The other big issue highlighted by the Honan case is that it is way too easy for bad guys to wipe your Apple devices. In retrospect, it really seems like there should be more between having your laptop, phone, and tablet wiped than a single password. At the very least, a security question, but ideally something like a credit card number (compared against a stored hash), confirmation SMS to a pre-registered backup phone (spouse's phone, friend's phone, relative's phone, etc) or a confirmation robo-call to a work phone number.
If you think about it, it's a little insane that you can protect your Gmail with two-factor auth but you can't protect your laptop the same way.
Maybe a password manager would have encouraged Honan to use a stronger iCloud password, and maybe a stronger iCloud password would have prevented this attack, but that's not established because we don't know how the attack was pulled off. It was a seven char alphanumeric password and the attacker specifically told Honan it was not a brute force attack.
That depends a lot on what kind of threats you're trying to protect yourself against. I suspect there's a lot of people for whom the correct response to a misplaced phone/laptop is "remote wipe immediately - if it turns up in the back seat of my car I'll just restore from backup - if was left in a plane/taxi/competitors-office/deacon I want everything o.
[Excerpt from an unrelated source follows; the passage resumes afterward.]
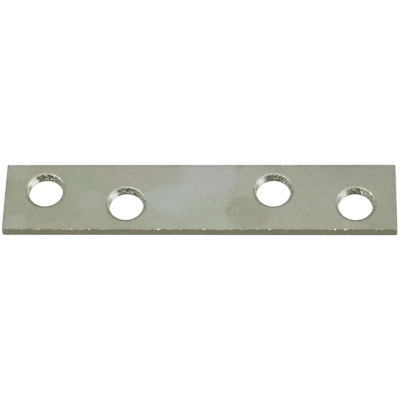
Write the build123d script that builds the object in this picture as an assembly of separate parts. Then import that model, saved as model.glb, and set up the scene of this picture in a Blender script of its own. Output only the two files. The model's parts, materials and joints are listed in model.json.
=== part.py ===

It wiped _right now_!"
I bet if pg lost a laptop with emails/documents about current and prospective YC deals or exits, he'd rather not have to wait till a office hours robo-call gave him a remote-wipe-PIN.
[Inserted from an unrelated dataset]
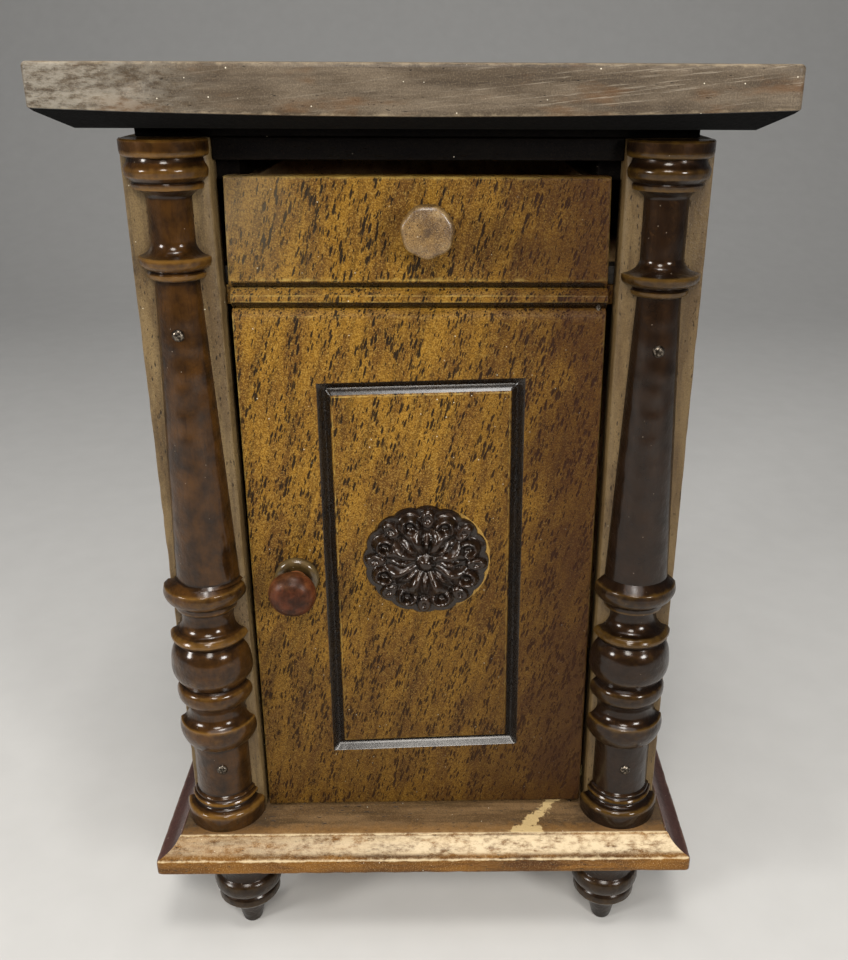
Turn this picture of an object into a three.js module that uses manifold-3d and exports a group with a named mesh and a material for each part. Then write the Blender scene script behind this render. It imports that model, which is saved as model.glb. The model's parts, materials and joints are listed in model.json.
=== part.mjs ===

It didn't work out for @mat, but I think "good backups and easy remote wipe" is a better default than "making remote wipe harder just in case your backups don't exist."
The problem is using only one cloud service for your data.
Basically, don't put all your eggs in one basket. I always recommend to replicate all your data and files to other cloud service which has different security characteristics. For example, if you use Google Docs and Evernote - replicate everything to a separate Dropbox or Google Drive account (using cloudHQ or some other system). Doing offline backup manually is also a solution but it is easier just to replicate everything to a separate Dropbox account and Dropbox will put everything to your PC - you can map that Dropbox account to an external drive.